When Swiss private bankers steer clear of travelling to the US for fear of being arrested, you know things have reached that critical point
When Swiss private bankers steer clear of travelling to the US for fear of being arrested, you know things have reached that critical point. Baer is likely to pay a fine to escape more serious charges. Wegelin & Co, Switzerland’s oldest private bank, was, of course, forced to take radical action a couple of weeks ago following the indictments of three employees.
The managing partners (who carry unlimited liability) split out the US business, and transferred the rest, along with most of the 700 employees and SFr21bn in client assets, to the newly formed Notenstein Private Bank. They then sold the latter to Swiss Raiffeisen, ending 271 years of continuous independent service.
Striking fear
The episode has struck fear into the hearts of Swiss private bankers. If Swiss authorities end up handing over US client records in a negotiated settlement, it will be yet another nail in the coffin of Swiss banking secrecy, which has been under siege from all quarters. So far, Switzerland has handed US authorities tens of thousands of pages of encrypted data on bank employees who served American clients suspected of evading taxes. But they will only provide the key to decipher them once the situation has been settled.
At the heart of the strains between the US and Swiss governments lies a radically different understanding of and approach to the notion of tax evasion; Swiss objections to US jurisdictional and regulatory extra-territoriality also loom large.
US extra-territoriality claims have been a constant for decades. They were famously invoked during the Iranian and Libyan crises of 1979 and 1986 when US presidents Carter and Reagan froze the assets of the respective governments, including those held in the foreign branches of US banks. They have been brought up much more recently in the context of the uneven progress towards a unified global regulatory framework and unilateral moves by US regulators to impose US diktat on non-US entities.
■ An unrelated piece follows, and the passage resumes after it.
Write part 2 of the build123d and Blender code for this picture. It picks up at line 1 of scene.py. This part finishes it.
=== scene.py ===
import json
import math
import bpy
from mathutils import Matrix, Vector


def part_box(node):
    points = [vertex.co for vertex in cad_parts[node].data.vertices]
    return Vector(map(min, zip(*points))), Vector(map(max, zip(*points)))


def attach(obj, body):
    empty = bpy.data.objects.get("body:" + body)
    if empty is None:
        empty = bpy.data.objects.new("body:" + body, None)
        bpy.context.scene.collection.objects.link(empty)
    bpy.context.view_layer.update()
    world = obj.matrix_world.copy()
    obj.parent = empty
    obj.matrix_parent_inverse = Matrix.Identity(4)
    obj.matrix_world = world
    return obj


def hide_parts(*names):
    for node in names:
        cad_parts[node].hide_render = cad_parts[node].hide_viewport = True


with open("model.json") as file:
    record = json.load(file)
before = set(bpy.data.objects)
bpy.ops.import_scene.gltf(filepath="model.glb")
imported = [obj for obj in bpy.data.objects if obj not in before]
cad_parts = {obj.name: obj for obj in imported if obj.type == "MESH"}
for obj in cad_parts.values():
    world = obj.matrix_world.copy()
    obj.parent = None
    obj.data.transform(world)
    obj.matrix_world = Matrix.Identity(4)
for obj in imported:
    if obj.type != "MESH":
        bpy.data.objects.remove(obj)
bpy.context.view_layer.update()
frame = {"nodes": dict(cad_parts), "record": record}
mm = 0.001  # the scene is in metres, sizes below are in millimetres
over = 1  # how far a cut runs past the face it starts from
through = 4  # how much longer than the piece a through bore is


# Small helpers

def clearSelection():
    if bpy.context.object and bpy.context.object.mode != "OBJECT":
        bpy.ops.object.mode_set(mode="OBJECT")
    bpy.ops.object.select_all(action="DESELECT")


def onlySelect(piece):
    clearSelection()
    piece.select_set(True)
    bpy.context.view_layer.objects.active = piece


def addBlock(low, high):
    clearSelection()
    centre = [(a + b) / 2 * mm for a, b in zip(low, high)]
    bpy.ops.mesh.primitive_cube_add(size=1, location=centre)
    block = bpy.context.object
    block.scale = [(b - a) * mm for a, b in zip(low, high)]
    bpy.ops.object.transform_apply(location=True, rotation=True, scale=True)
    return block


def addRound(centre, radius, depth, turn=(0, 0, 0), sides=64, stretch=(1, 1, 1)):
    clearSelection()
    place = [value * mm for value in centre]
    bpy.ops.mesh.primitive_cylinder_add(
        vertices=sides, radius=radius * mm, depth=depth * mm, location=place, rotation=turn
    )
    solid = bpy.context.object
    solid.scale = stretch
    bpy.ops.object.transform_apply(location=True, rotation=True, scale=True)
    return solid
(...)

Speaking at the Swiss Private Bankers’ Association’s (SPBA) New Year press conference in January, Nicolas Pictet, partner of private bank Pictet & Cie, noted that “Swiss banks have realised that it is not enough to comply with Swiss law; foreign legislation must also be respected in certain fields and certain circumstances …”
Fair enough, but at the same time, he warned: “If financial intermediaries have to respect the legislation in countries where they carry out their business, caution must be exercised in respect of the growing tendency of certain countries to apply their national laws extra-territorially. This … is an intolerable threat for a small export country like Switzerland.”
Wegelin is now finished, courtesy of Uncle Sam. How long before other Swiss private banks follow Wegelin’s shocking demise?
The Asymmetric Threats Contingency Alliance (a unit of UK security consultancy mi2g) took a particularly narrow view of the tax issue in its note following the break-up of Wegelin: “Wegelin bank … managed to survive every threat across three centuries: revolution, financial disaster, and war, including being invaded by Napoleon, the Sonderbund civil war and then Hitler. Every threat except for one: the relentless assault on Swiss banking secrecy by the United States government to reclaim the funds lost through tax evasion schemes sold to its citizens. Wegelin is now finished, courtesy of Uncle Sam. How long before other Swiss private banks follow Wegelin’s shocking demise?” Punchy stuff.
It went on: “The US government ultimately crushed Wegelin. How? By threatening Wegelin bank with lawsuits, investigations, IRS penalties and criminal charges levied personally against the bank directors, the US government succeeded in its mission. The scare tactics were enough to chase away the bank’s customers, and Wegelin has now sold what little was left of its non-US business.”
Of course, it’s not as simple as that. If Wegelin and other banks openly, aggressively and defiantly – as is alleged in the wake of the 2009 UBS settlement – courted UBS’s US private clients with a view to offering them similar services, they should face the consequences. Wegelin didn’t have any US branches, so thought it was immune from prosecution. It wasn’t alone. A swathe of Swiss private banks reportedly engaged in the same questionable practices – knowingly and actively encouraging behaviour they knew was criminal in the US. Patrician, discreet Swiss private bankers as chisellers and hustlers? This is not the image they like to portray.
If the US successfully exacts fines on Swiss banks and at the same time succeeds in getting the names of thousands of clients who hid money in undeclared Swiss bank accounts, what’s to stop other jurisdictions piggybacking on US action and demanding some answers of their own?
Members of the Swiss Private Bankers Association – an association of 13 independent private banking houses among hundreds of Swiss banks offering private banking services – have operations all over Europe, the Middle East, North & South America, the Caribbean and Asia. I can see this episode snowballing into something bigger and much more sinister.